Interview: Anna Fricks of “Wish for Christmas”

Posted on December 22, 2016 at 8:00 am

Anna Fricks stars in Wish for Christmas, a sweet Christian faith story about a high school girl who impulsively wishes that her parents were not so religious, mostly so she can go to a school dance on Christmas Eve. When her wish comes true, she is happy at first but then misses the compassion and warmth of her parents’ faith. Her mom and dad are played by the gifted comic actors Leigh-Allyn Baker (best known from “Will and Grace”) and Joey Lawrence (“Blossom”).

It was a pleasure to speak to Ms. Fricks about being in the film.

How did you first get involved with the movie?

I had a friend who was a director and she knew Alexandra Boylan, the co-writer and co-producer. She reached out to me and told me that she had these friends that were casting a movie and if I was interested then she could try to get me in the room for it. So, it kind of just fell into place. I was the first person to audition for the role of Anna and I went in and it just kind of fit. It was really awesome and I had a few more callbacks after that and I went to go meet them again to do a few more scenes and then I got the phone call.

What were they were looking for and how did they describe the character to you?

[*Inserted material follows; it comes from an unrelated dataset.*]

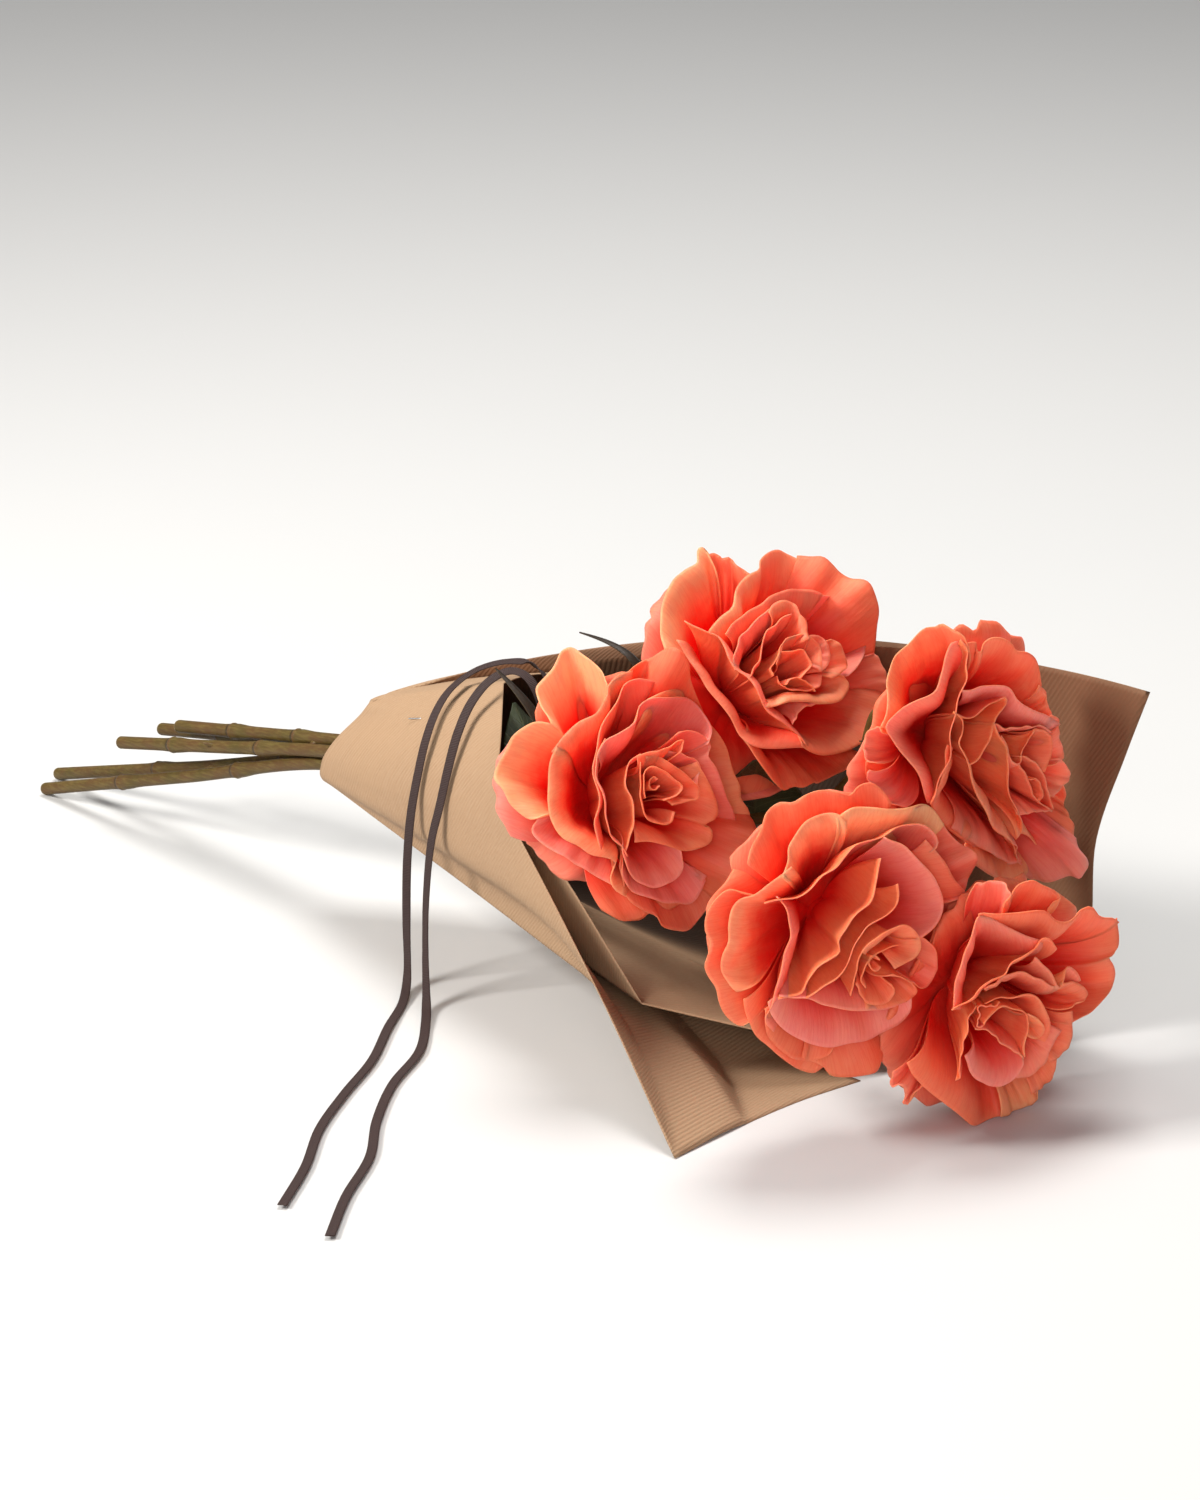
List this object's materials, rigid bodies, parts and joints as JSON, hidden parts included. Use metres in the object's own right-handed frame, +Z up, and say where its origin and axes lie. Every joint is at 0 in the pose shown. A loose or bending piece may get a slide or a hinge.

She was a mean girl. She is pretty straightforward like that and she’s very selfish, very conceited, and self-absorbed but she also had a big heart. That really helps me connect to the character, knowing that she still loves people even though she is very caught up in her own world and her own things. That’s what carries throughout the whole film. If you really pay attention you can see that even when she is not very nice to anybody she still treats people she cares about with love in her own way. So that to me was important to get across in my audition, her humanity. Mean people aren’t just mean people, they still have their loves and their joys. That was really important for me to show in her from the beginning. And as far as the change went and the way that she progresses throughout the movie, that was important as well. It’s easy to make it seem unreal. Because it’s a wish movie, you’re kind of like, “Oh that doesn’t really happen,” but it does have a little different twist because of the faith aspect of it. So making it real, making it seem really real was difficult but I really enjoyed that.

I particularly enjoy the interaction between your character and her parents, both before the wish and after the wish.

Yes, it was really fun, the first few days on set it was just me. And then they came in and it was totally different, not what I was expected because they just brought a new life to the set. There was never a dull moment. It was really fun. The first scene we did together was the scene at the breakfast table. It was interesting to just have that energy, and talking and laughing before the shooting and then they said “Action” and in an instant going into the character, but also including improv. We all added our own things and words and stuff and so that was really fun too. It made it a lot more loose and comfortable. So, they made it a lot easier to get work done.

Your parents are played by such experienced and talented comic actors. What would you say that you learned about acting from working with them?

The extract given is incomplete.